Description of Arithmetic Progressions

Arithmetic Progressions

An arithmetic progression is a sequence of the form a, a+b, a+2b, …, a+nb where n=0, 1, 2, 3, … . For this problem, a is a non-negative integer and b is a positive integer.

Write a program that finds all arithmetic progressions of length n in the set S of bisquares. The set of bisquares is defined as the set of all integers of the form p2 + q2 (where p and q are non-negative integers).

### INPUT FORMAT

|Line 1:|N (3 <= N <= 25), the length of progressions for which to search|

|Line 2:|M (1 <= M <= 250), an upper bound to limit the search to the bisquares with 0 <= p,q <= M.|

5
7

### OUTPUT FORMAT

If no sequence is found, a single line reading `NONE’. Otherwise, output one or more lines, each with two integers: the first element in a found sequence and the difference between consecutive elements in the same sequence.
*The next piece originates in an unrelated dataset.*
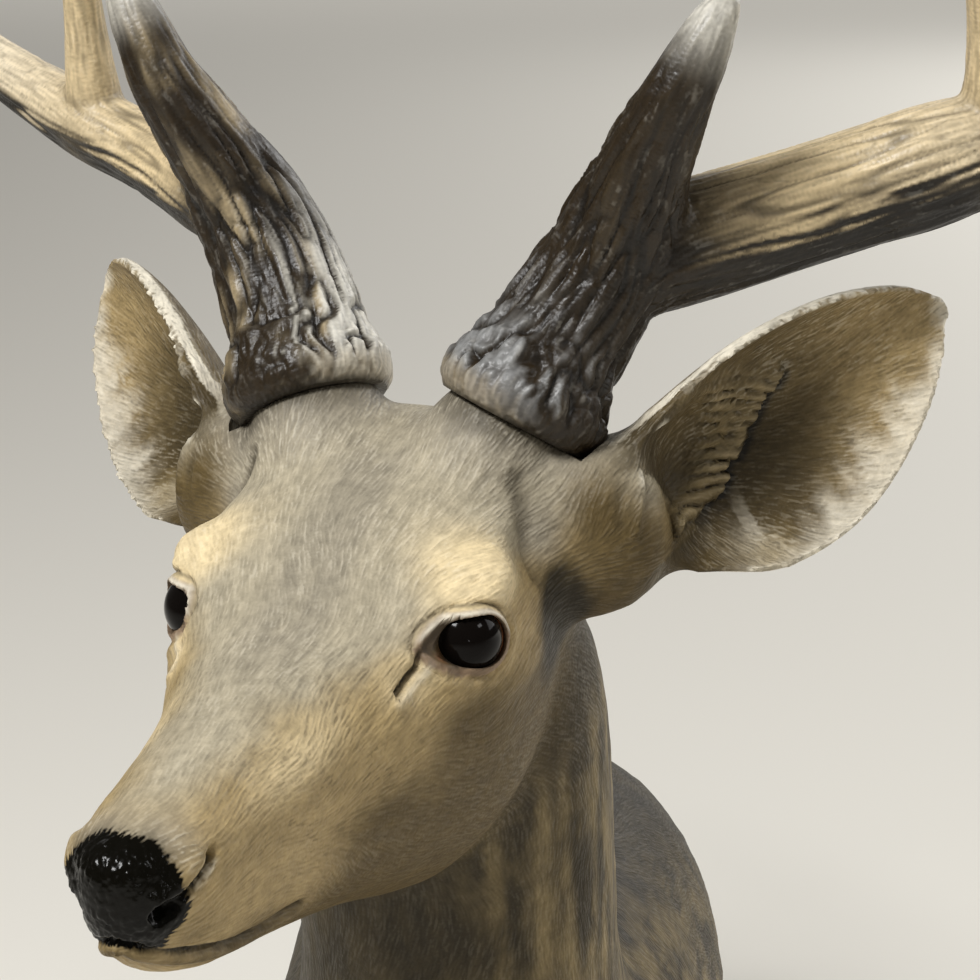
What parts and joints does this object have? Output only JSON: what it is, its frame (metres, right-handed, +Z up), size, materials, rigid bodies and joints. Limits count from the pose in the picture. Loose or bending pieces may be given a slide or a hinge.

The lines should be ordered with smallest-difference sequences first and smallest starting number within those sequences first.

There will be no more than 10,000 sequences.

### SAMPLE OUTPUT (file ariprog.out)

1 4
37 4
2 8
29 8
1 12
5 12
13 12
17 12
5 20
2 24

I’m using python, and whatever I do, I can only get past 7 of the 9 test cases.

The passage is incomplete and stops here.